Caitlin: I’ve seen that look before.
Alicia: (sighs) This is really difficult.
Caitlin: No it’s not. No, you have the easy part. I have to stand here and listen to things that I don’t think I really want to hear.
Do know that I am not confused. I am very capable of making decisions. My decision is not a risk that I’m taking. My decision actually means that I am risk-free. My decision liberates me, I am able to smile on my own account because I have always smiled under others’.
I am clear-headed. I decided to detached because it clouds my well-being. When Roha says, “You cannot do this to yourself, you should not let yourself be treated this way. If it is not you, there is no one else taking care of you.” then I am doing just that. My well-being gets to be screwed had I not came to this decision. It is not selfish, it is clarity.

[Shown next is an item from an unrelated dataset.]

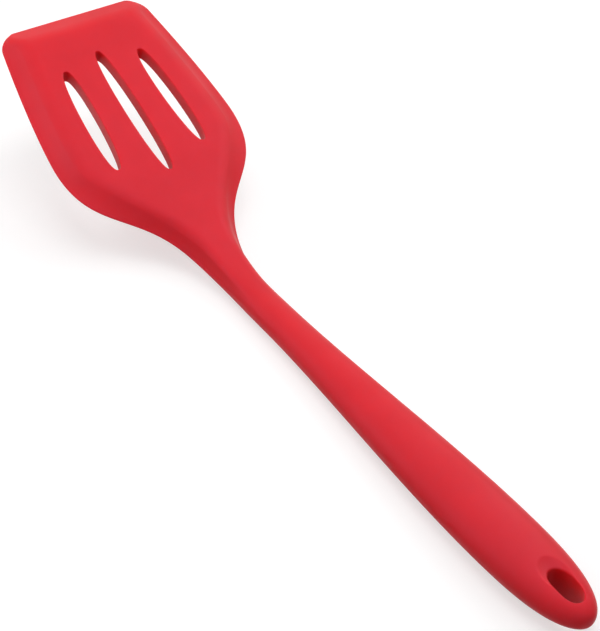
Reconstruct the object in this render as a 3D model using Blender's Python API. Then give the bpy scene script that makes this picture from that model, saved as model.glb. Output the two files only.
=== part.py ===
"""A slotted turner of moulded silicone over a stainless steel core, in metres, +Z up.

It lies as it does on a worktop: the underside of its handle on the floor plane, and the blade rising
towards its front edge at -X. Places along the tool are measured from that front edge, along the
underside, through the bend.
"""
import math

import bmesh
import bpy
from mathutils import Matrix, Vector

# Whole tool
TOTAL_LENGTH = 0.3350
BEND_AT = 0.1271
BEND_LENGTH = 0.0374
BEND_ANGLE = math.radians(23.5)

# Blade outline
FRONT_WIDTH = 0.0640
CORNER_RADIUS = 0.0083
BLADE_WIDTH = 0.0800
WIDEST_AT = 0.0676
FLARE_POWER = 1.45
SHOULDER_LENGTH = 0.0865
SHOULDER_ROUND = 0.0398
NECK_SWEEP = 0.0617
NECK_WIDTH = 0.0136

# Blade thickness: a thin edge, bevels, and a raised middle
EDGE_HEIGHT = 0.0010
EDGE_ROUND = 0.0005
EDGE_BLUNTNESS = 0.35
BLADE_HEIGHT = 0.0065
FRONT_BEVEL = 0.0100
FRONT_SOFTNESS = 0.35
SIDE_BEVEL = 0.0093
BEVEL_HOLLOW = 0.0004
CREASE_SOFTNESS = 0.0032
MIDDLE_LENGTH = 0.0717
MIDDLE_REAR_LENGTH = 0.0604
MIDDLE_SHOULDER = 0.0152
MIDDLE_SWEEP = 0.0289
NECK_FLANK = 0.0013

# Neck and handle
RISE_AT = 0.0916
RISE_LENGTH = 0.0670
NECK_HEIGHT = 0.0104
FLANK_RISE_AT = 0.1000
FLANK_SHARE = 0.31
OVAL_AT = 0.1200
OVAL_LENGTH = 0.0450
OVAL_POWER = 2.2
GRIP_HEIGHT = 0.0153
GRIP_WIDTH = 0.0231
SLIM_LENGTH = 0.0159
SWELL_LENGTH = 0.1200
END_ROUND = 0.0580
END_POWER = 3.9
END_FULLNESS = 0.71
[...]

It is heartbreaking too, it can’t be denied. It brings the tears. But I do not see the tears as a mechanism that saddens me more. It’s a mechanism that flushed out the frustration and disappointment thus lessening the pain. A super-relief. I will be okay after I cry, it’s my form of medication, subscribed by HIM. If you see me so, you shouldn’t worry, because I am actually getting better. This is my own definition when it comes to tears. It’s the phase of letting go.
I am able to move on now. Nothing is holding or pulling me back. I have my appetite again. I just cooked a kick ass ayam masak merah. If I feel like eating, it means I have the appetite to simply to live. I am not depressed. If I am, I will let myself bloated. And hospitalized. Since I am very sensitive to gas.